Egging each other on and claiming a slice of the victory

- ANN FITZGERALD

THE arguing started in the car on the way home from the show.

“Of course, it was my idea to enter them,” the mother (M) kicked off.

“I feed the hens every day,” asserted the elder daughter (D1).

“I feed them sometimes, too… and I give them bread during the day,” the younger daughter piped up (D2).

“I feed them during the school year,” said M.

“And I feed them when ye’re all away,” the father (F) joined in. Short silence.

“It was my idea to get hens in the first place,” said D2, a deepthinki­ng 10-year-old.

“Well, I was the one who put up the run for them, and later extended it,” F asserted.

“We fixed up their coop last year,” said D1.

“…And painted it,” added D2. “I was the one who bought the paint,” said M.

Short silence.

“I cleaned out from them last week,” said D1.

“I usually do it,” said M.

“I help sometimes too,” said D2. “And I play with them.”

“I grew the straw that ye use to bed them,” said F. Another short silence. “Well, we were the ones who picked out the new hens, and brought them all the way home from Kilmallock mart,” said D2.

“When you say brought them home, do you mean on your back or just in the car?” asked F.

“Actually, Father, you shouldn’t be claiming any credit, because your big old red hen isn’t even laying,” said D2.

There was nothing F could say to this, so M drove on again: “It was my idea to exhibit the eggs in a basket.”

“Well, I’m the one who actually arranged them,” said D1.

“It was my basket,” said M. “Again, it was my straw in it,” said F, keeping up the game.

“I said that some of them needed to be washed,” said M.

“I was the one who washed them,” said the ever-practical D1.

“It was my idea that you would go through them every day during the week and see if any of the freshly-laid ones worked better,” said M.

“Well, I’m the one who actually selected the eggs,” said D1.

“I collect eggs sometimes too,” said D2.

Sometimes, everyone minutely connected to a victory tries to claim a slice of credit for it.

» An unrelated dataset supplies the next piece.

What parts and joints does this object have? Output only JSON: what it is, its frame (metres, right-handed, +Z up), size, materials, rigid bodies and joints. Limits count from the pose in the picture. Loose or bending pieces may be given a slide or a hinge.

“Well, you wouldn’t be there at all if it wasn’t for me — I birthed you,” said M, mischievou­sly.

“I had something to do with it, too,” declared F.

“Well, actually, it was the doctors and nurses who did the work,” said D2.

“Just think,” said M, “as far as anyone outside this car knows, we’re a normal family.” Everyone laughed.

The talk then took a different direction.

“But there were an awful lot of entries weren’t there, how many?” asked F.

“17, I think,” replied D1. “Oh, wow!” said F.

“I’d say that was more than any other class in the whole section,” said D2.

“So really that makes them the best hen eggs across the entire Ossory region,” said F.

“And you were probably the youngest person in it,” said D2, who can’t help venerating her elder sister. “And how much do you win?”

“€8,” said D1.

“What do you think made your entry stand out?” asked F.

“Well, other eggs were browner, and there were white ones, and speckled ones and bigger ones… maybe it was that they were well matched,” said D1.

The mother had the last word, as usual: “No matter what you do for the rest of your life, no one can take from you that Sarah Talbot won Class 160, ‘Best Hen Eggs’, at the 120th anniversar­y Ossory Show in Rathdowney, on July 22, 2018.”

Congrats to all who contribute­d to making the event a fantastic success.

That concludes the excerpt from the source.